El periodista que vino del telón de acero
Kapuscinski era el reportero que vino del frío. Y eso era algo poco natural, por decirlo así. Con ese apellido, y viniendo de Polonia, desde la Agencia Nacional Polaca, era, en efecto, extraño que procurara la aventura internacional; debió aburrirse mucho en Varsovia, y eso acaso le hizo sentir con una fuerza irresistible el tirón de África. Hasta convertirse en primer reportero del mundo, no sólo de los que estaban detrás del telón de acero.
Lo que llama la atención de Kapuscinski es que, habiendo surgido del frío y de un país con censura, lograra abrirse camino. Y lo hizo gracias a su audacia, a su sentido de la verdad, a su frugalidad, a su curiosidad sin límite, a su ética y a su bonhomía.

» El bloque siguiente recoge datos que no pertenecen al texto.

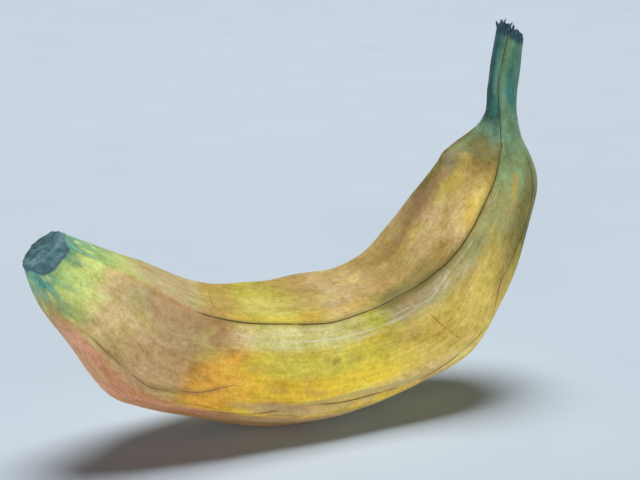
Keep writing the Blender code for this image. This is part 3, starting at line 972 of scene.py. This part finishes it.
def skin_material(tints):
    """Waxy ripe skin, dry and rough at both ends."""
    material, shader, start = new_material("banana_skin")
    place = start.make("ShaderNodeAttribute", {"attribute_name": "unbent"}, output=1)
    gaps = {
        name: start.make("ShaderNodeAttribute", {"attribute_name": name}, output=2)
        for name in ("upper_ridge", "lower_ridge", "any_ridge", *LINES_ALONG, *LINES_ACROSS)
    }
    colour = skin_colour(place, gaps, tints)
    colour = skin_grain(colour, place, gaps, tints)
    colour = skin_lines(colour, place, gaps, tints)
    colour, dry = dry_ends(colour, place, tints)
    connect(shader, "Base Color", colour)
    connect(shader, "Roughness", 0.50 + place.noise(4.0, 3.0, 0.6) * 0.14 + dry * 0.3)
    relief = {"Strength": 0.8, "Distance": MM, "Height": skin_height(place, dry)}
    bump = start.make("ShaderNodeBump", {}, relief)
    connect(shader, "Normal", bump)
    shader.inputs["Specular IOR Level"].default_value = 0.22
    return material


def fibre_material(tints):
    """Dry stem fibres, dark with paler streaks along them."""
    material, shader, start = new_material("torn_fibres")
    place = start.make("ShaderNodeTexCoord", {}, {}, output=3)
    streaks = place.vector("MULTIPLY", (1.0, 1.0, 0.15)).noise(0.5 * MM, 3.0)
    colour = streaks.ramp((0.30, tints["indigo"]), (0.75, tints["deep_slate"]))
    connect(shader, "Base Color", colour)
    connect(shader, "Roughness", 0.70 + streaks * 0.25)
    relief = {"Strength": 0.7, "Distance": MM / 2, "Height": streaks}
    bump = start.make("ShaderNodeBump", {}, relief)
    connect(shader, "Normal", bump)
    return material


def floor_material(tint):
    """Smooth pale board with a trace of mottling."""
    material, shader, start = new_material("pale_board")
    place = start.make("ShaderNodeTexCoord", {}, {}, output=3)
    paler = opaque([min(1.0, value * 1.03) for value in tint])
    connect(shader, "Base Color", place.noise(0.05).ramp((0.3, tint), (0.7, paler)))
    shader.inputs["Roughness"].default_value = 0.9
    shader.inputs["Specular IOR Level"].default_value = 0.1
    return material


def strands(cut_rim, way, form):
    """Rings of points of the torn strands, as an array of strand, ring, side and coordinate.

    A strand's centre runs from its foot along its lean by length t, and bends aside by t^2. Its
    radius falls as sqrt(1 - taper t^2) and is flattened across. The strands fan out from the
    middle, and they are longer towards the inner side of the bend.
    """
    draw = np.random.default_rng(form.seed)
    count = form.strand_count
    centre = cut_rim.mean(axis=0)
    turn = (np.arange(count) + draw.uniform(*PLACE_JOG, count)) / count * STRAND_TURNS
    share = np.resize(STRAND_SHARES, count) + draw.uniform(*SHARE_JOG, count)
    place = (turn % 1 * len(cut_rim)).astype(int)
    foot = centre + (cut_rim[place] - centre) * share[:, None]
    lean = way + draw.normal(0, form.lean, (count, 3)) + STRAND_FAN * (foot - centre)
    lean /= np.linalg.norm(lean, axis=1, keepdims=True)
    length = draw.uniform(form.shortest, form.longest, count) + form.slant * (centre - foot)[:, 0]
    radius = draw.uniform(form.thinnest, form.thickest, count)
    bend = draw.normal(0, STRAND_BEND, (count, 3))

    t = np.linspace(0, 1, STRAND_RINGS)[None, :, None]
    reach = (length + STRAND_ROOT)[:, None, None]
    middle = foot[:, None] + lean[:, None] * (t * reach - STRAND_ROOT) + bend[:, None] * t**2
    side = np.cross(lean, draw.normal(size=(count, 3)))
    side /= np.linalg.norm(side, axis=1, keepdims=True)
    across = np.cross(side, lean) * STRAND_FLATNESS
    cosine, sine, _ = circle(np.arange(STRAND_SIDES) * 2 * math.pi / STRAND_SIDES).T[..., None]
    thick = radius[:, None, None] * (1 - STRAND_TAPER * t**2) ** 0.5
    ring = cosine * side[:, None, None] + sine * across[:, None, None]
    return middle[:, :, None] + thick[..., None] * ring


def tint_property(name, about, value):
    label = name.replace("_", " ").capitalize()
    return FloatVectorProperty(
        name=label, description=about, default=value, subtype="COLOR", min=0.0, max=1.0
    )


def length_property(label, about, value):
    """A length that is kept in millimetres."""
    return FloatProperty(name=label, description=about + ", in mm", default=value, min=0.0)


def angle_property(label, about, degrees):
    turn = math.radians(degrees)
    return FloatProperty(name=label, description=about, default=turn, subtype="ANGLE")


class BananaForm(bpy.types.PropertyGroup):
    """Relief of the skin that stands on its plain form."""

    crest_height: length_property("Ridge height", "How far the ridges stand out", 0.45)
    crest_width: length_property("Ridge width", "Half the width of a ridge", 1.5)
    wave_height: length_property("Unevenness", "Height of the slow waves of the faces", 0.28)
    flute_depth: length_property("Neck flutes", "Depth of the flutes of the neck and stem", 0.14)
    crease_depth: length_property("Stem crease", "Depth of the crease up the stem", 0.32)
    tear_height: length_property("Torn rim", "Height of the teeth round the torn end", 1.0)


class BananaTints(bpy.types.PropertyGroup):
    """Colours of the skin, from its dry scar to its torn stem."""

    __annotations__ = {
        name: tint_property(name, about, colour) for name, (about, colour) in TINTS.items()
    }


class TornStem(bpy.types.PropertyGroup):
    """Strands that stand on the torn end of the stem."""

    strand_count: IntProperty(name="Strands", description="How many strands", default=34, min=1)
    shortest: length_property("Shortest", "Shortest strand", 1.1)
    longest: length_property("Longest", "Longest strand", 2.5)
    thinnest: length_property("Thinnest", "Smallest radius of a strand", 0.46)
    thickest: length_property("Thickest", "Largest radius of a strand", 0.82)
    lean: FloatProperty(name="Lean", description="How far strands lean", default=0.18, min=0.0)
    slant: FloatProperty(name="Slant", description="Growth towards the inner side", default=0.22)
    seed: IntProperty(name="Seed", description="Which random strands are drawn", default=7)


class PaleStage(bpy.types.PropertyGroup):
    """Floor, lights and camera."""

    floor: tint_property("floor", "Colour of the floor", (0.515, 0.595, 0.685))
    azimuth: angle_property("Azimuth", "Where the camera stands round the fruit, from -Y", -28)
    elevation: angle_property("Elevation", "How far the camera stands above the level", 16)
    distance: FloatProperty(
        name="Distance", description="From the camera to its aim", default=0.45, unit="LENGTH"
    )
    aim: FloatVectorProperty(
        name="Aim",
        description="Point that the camera looks at",
        default=(0.00834, -0.00096, 0.05336),
        subtype="TRANSLATION",
        unit="LENGTH",
    )
    lens: FloatProperty(name="Lens", description="Focal length, in mm", default=87.3)


def tint_table(tints):
    """Every tint as an opaque colour, by name."""
    return {name: opaque(getattr(tints, name)) for name in TINTS}


class BANANA_OT_grow_skin(bpy.types.Operator):
    """Grow the ridged skin with its blossom scar and the cut of its stem"""

    bl_idname = "banana.grow_skin"
    bl_label = "Grow skin"

    def execute(self, context):
        points, unbent, gaps = whole_skin(context.scene.banana_form)
        rings, count = points.shape[:2]
        quads, fans = tube_faces(rings, count)
        material = skin_material(tint_table(context.scene.banana_tints))
        faces = quads.tolist() + fans.tolist()
        skin = mesh_object("banana_skin", with_poles(points), faces, material)
        store(skin.data, "unbent", "FLOAT_VECTOR", with_poles(unbent))
        for name, values in gaps.items():
            store(skin.data, name, "FLOAT", with_poles(values))
        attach(skin, BODY)
        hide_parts(NODE)
        return {"FINISHED"}


class BANANA_OT_fray_stem(bpy.types.Operator):
    """Stand torn strands on the cut end of the stem"""

    bl_idname = "banana.fray_stem"
    bl_label = "Fray stem"

    def execute(self, context):
        grid = SkinGrid()
        rim = grid.points[-1] + rest_move(grid.points, grid.tangent)
        rings = strands(rim, grid.tangent[-1], context.scene.torn_stem)
        count = rings.shape[0]
        quads, fans = tube_faces(STRAND_RINGS, STRAND_SIDES)
        each = STRAND_RINGS * STRAND_SIDES + 2
        points = np.concatenate([with_poles(strand) for strand in rings])
        shift = (np.arange(count) * each)[:, None, None]
        faces = (quads + shift).reshape(-1, 4).tolist() + (fans + shift).reshape(-1, 3).tolist()
        material = fibre_material(tint_table(context.scene.banana_tints))
        piece = mesh_object("stem_fibres", points, faces, material)
        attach(piece, BODY)
        return {"FINISHED"}


def sweep(material):
    """A round floor whose rim turns up into a wall, so that every view has the same ground.

    The profile runs out on the level, follows a quarter circle to the radius of the wall, and then
    goes straight up.
    """
    bend = WALL_RADIUS - LEVEL_RADIUS
    level = np.linspace(FIRST_RADIUS, LEVEL_RADIUS, LEVEL_RINGS)
    turn = np.linspace(0, math.pi / 2, CURVE_RINGS)[1:]
    radius = np.concatenate([level, LEVEL_RADIUS + bend * np.sin(turn), [WALL_RADIUS]])
    rise = np.concatenate([0 * level, bend * (1 - np.cos(turn)), [WALL_HEIGHT]])
    rings = radius[:, None, None] * circle(np.arange(FLOOR_SIDES) * 2 * math.pi / FLOOR_SIDES)
    rings[..., 2] = rise[:, None] - FLOOR_GAP
    quads, fans = tube_faces(len(radius), FLOOR_SIDES, closed=False)
    points = np.concatenate([rings.reshape(-1, 3), rings[:1].mean(axis=1)])
    faces = quads[:, ::-1].tolist() + fans[:, ::-1].tolist()
    return mesh_object("pale_floor", points / MM, faces, material)


def seen_from(turn, climb):
    """Unit way from the fruit to a place at a turn from -Y, in degrees, and a climb over level."""
    turn, climb = math.radians(turn), math.radians(climb)
    level = math.cos(climb)
    return Vector((math.sin(turn) * level, -math.cos(turn) * level, math.sin(climb)))


def hang(data, turn, climb, away):
    """Hang a lamp so that it faces the fruit from a turn, a climb and a distance."""
    way = seen_from(turn, climb)
    item = bpy.data.objects.new(data.name, data)
    item.location = way * away
    item.rotation_euler = way.to_track_quat("Z", "Y").to_euler()
    item.visible_camera = False
    bpy.context.scene.collection.objects.link(item)


def key_lamp(turn, climb, away, size, power):
    """A round soft lamp overhead."""
    data = bpy.data.lights.new("key", "AREA")
    data.shape = "DISK"
    data.size = size
    data.energy = power
    data.color = KEY_COLOUR
    hang(data, turn, climb, away)


def fill_lamp(name, turn, climb, power):
    """A wide far lamp, low on one side."""
    data = bpy.data.lights.new(name, "SUN")
    data.angle = math.radians(FILL_WIDTH)
    data.energy = power
    data.color = FILL_COLOUR
    hang(data, turn, climb, FILL_DISTANCE)


class BANANA_OT_set_stage(bpy.types.Operator):
    """Lay the floor, hang the lamps and stand the camera"""

    bl_idname = "banana.set_stage"
    bl_label = "Set stage"

    def execute(self, context):
        stage = context.scene.pale_stage
        floor = sweep(floor_material(opaque(stage.floor)))
        floor.visible_shadow = False
        key_lamp(*KEY)
        for settings in FILLS:
            fill_lamp(*settings)
        world = context.scene.world or bpy.data.worlds.new("pale_air")
        context.scene.world = world
        world.use_nodes = True
        air = world.node_tree.nodes["Background"]
        air.inputs["Color"].default_value = AIR_COLOUR
        air.inputs["Strength"].default_value = AIR_STRENGTH

        lens = bpy.data.cameras.new("view")
        lens.lens = stage.lens
        lens.sensor_width = SENSOR_WIDTH
        lens.clip_start = CLIP_START
        lens.dof.use_dof = False
        camera = bpy.data.objects.new("view", lens)
        back = seen_from(math.degrees(stage.azimuth), math.degrees(stage.elevation))
        camera.location = Vector(stage.aim) + back * stage.distance
        camera.rotation_euler = back.to_track_quat("Z", "Y").to_euler()
        context.scene.collection.objects.link(camera)
        context.scene.camera = camera
        context.scene.view_settings.view_transform = "Standard"
        return {"FINISHED"}


class BANANA_PT_sidebar(bpy.types.Panel):
    """The banana's steps and settings"""

    bl_label = "Ripe banana"
    bl_space_type = "VIEW_3D"
    bl_region_type = "UI"
    bl_category = "Banana"

    def draw(self, context):
        scene = context.scene
        for group, (_, operators) in SETTINGS.items():
            box = self.layout.box()
            settings = getattr(scene, group)
            for name in settings.__annotations__:
                box.prop(settings, name)
            for operator in operators:
                box.operator(operator)


# Each group of settings, with the operators that read it.
SETTINGS = {
    "banana_form": (BananaForm, ("banana.grow_skin",)),
    "banana_tints": (BananaTints, ()),
    "torn_stem": (TornStem, ("banana.fray_stem",)),
    "pale_stage": (PaleStage, ("banana.set_stage",)),
}
OTHER_CLASSES = (
    BANANA_OT_grow_skin,
    BANANA_OT_fray_stem,
    BANANA_OT_set_stage,
    BANANA_PT_sidebar,
)


def register():
    for name, (group, _) in SETTINGS.items():
        bpy.utils.register_class(group)
        setattr(bpy.types.Scene, name, PointerProperty(type=group))
    for item in OTHER_CLASSES:
        bpy.utils.register_class(item)


def unregister():
    for item in reversed(OTHER_CLASSES):
        bpy.utils.unregister_class(item)
    for name, (group, _) in SETTINGS.items():
        delattr(bpy.types.Scene, name)
        bpy.utils.unregister_class(group)


def main():
    register()
    bpy.ops.banana.grow_skin()
    bpy.ops.banana.fray_stem()
    bpy.ops.banana.set_stage()


if __name__ == "__main__":
    main()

Nunca se las dio de nada; modesto hasta el final, fue un testigo a veces irónico, siempre tierno, de lo que sucedía. Saltó a la sorpresa con sus crónicas, que en principio no tuvieron acceso a Occidente. Y luego, con más calma, publicó su primer libro, Sha, en el que aplicó ese mismo toque de ironía, de capacidad de observación que, junto con su afición al detalle chocante, inesperado, pobló el resto de su obra.
Kapuscinski leía lo que pocos eran capaces de leer, veía lo que pocos eran capaces de ver; y estaba guiado por la compasión, por su amor hacia los pueblos abandonados, por un sentido de la solidaridad propio de su ética del periodismo. Con razón decía que para ser reportero hay que ser buena persona. Nada del sarcasmo o del cinismo afloraba en él, lo deploraba. Un reportero no podía ser cínico, decía, o poco piadoso, con la gente y con la realidad, con los marginados.
Un día le pregunté si se sentía católico como la mayoría de sus compatriotas. «Por supuesto que sí», me respondió. Y añadió: «No hay por qué imitar el modelo tradicional norteamericano que sale en las películas». Aficionado a la bebida, de vida un tanto disoluta, era también un descreído. O sea, Kapuscinski era católico, apostólico y romano. Su mirada tendida al mundo estaba llena de piedad por sus semejantes, fueran estos europeos, bosquimanos o latinoamericanos.
Nos deja una obra universal, de sello propio, llena de la originalidad que latía en su manera de ver las cosas. Aprendimos mucho de él y ya le echamos de menos. No hay tantos periodistas en el mundo de los cuales uno pueda decir que de ellos estamos aprendiendo. Y se podía decir de Kapuscinski.